TASK REQUIREMENTS:
Copy every line that contains the string "this" from the entries below.

─── TASK DATA

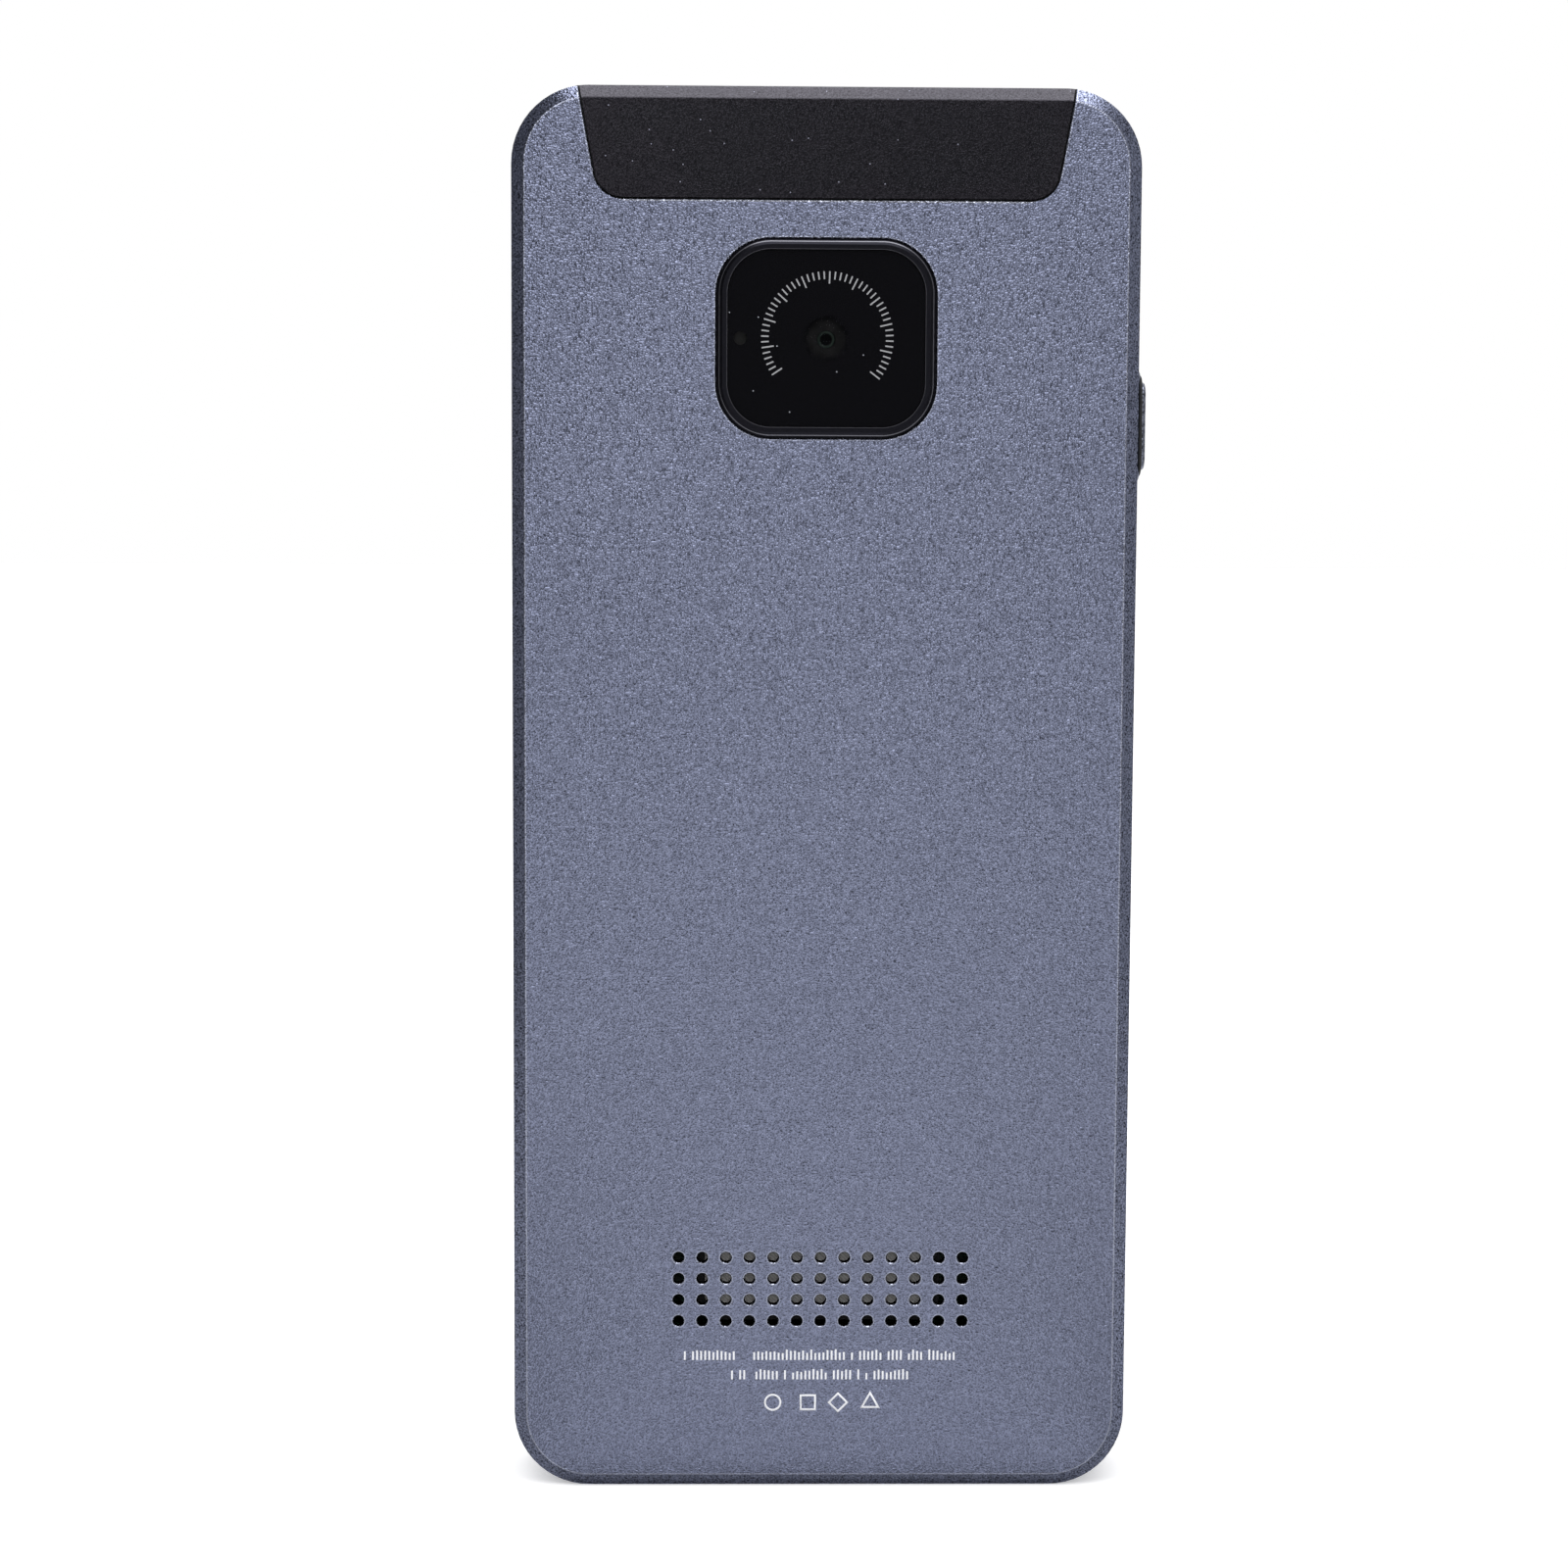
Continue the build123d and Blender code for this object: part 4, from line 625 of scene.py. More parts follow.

──────
─── TASK DATA

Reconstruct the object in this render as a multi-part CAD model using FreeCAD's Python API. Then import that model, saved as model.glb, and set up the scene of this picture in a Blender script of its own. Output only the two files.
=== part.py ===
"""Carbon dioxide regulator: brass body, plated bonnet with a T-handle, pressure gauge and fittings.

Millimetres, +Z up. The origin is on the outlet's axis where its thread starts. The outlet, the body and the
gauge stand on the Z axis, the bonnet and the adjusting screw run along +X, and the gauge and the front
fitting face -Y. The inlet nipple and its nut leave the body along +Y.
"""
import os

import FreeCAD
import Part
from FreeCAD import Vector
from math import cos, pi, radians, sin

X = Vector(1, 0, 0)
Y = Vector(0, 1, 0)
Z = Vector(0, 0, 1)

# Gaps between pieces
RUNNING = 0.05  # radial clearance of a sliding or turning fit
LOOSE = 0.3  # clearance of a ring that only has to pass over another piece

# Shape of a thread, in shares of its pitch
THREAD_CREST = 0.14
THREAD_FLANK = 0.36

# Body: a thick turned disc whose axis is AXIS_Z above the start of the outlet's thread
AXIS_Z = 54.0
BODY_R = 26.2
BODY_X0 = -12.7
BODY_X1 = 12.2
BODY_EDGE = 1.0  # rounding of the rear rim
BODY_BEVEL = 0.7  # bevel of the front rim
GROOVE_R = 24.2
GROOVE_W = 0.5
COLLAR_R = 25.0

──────

ANSWER TO THE PROBLEM:
Continue the build123d and Blender code for this object: part 4, from line 625 of scene.py. More parts follow.
Reconstruct the object in this render as a multi-part CAD model using FreeCAD's Python API. Then import that model, saved as model.glb, and set up the scene of this picture in a Blender script of its own. Output only the two files.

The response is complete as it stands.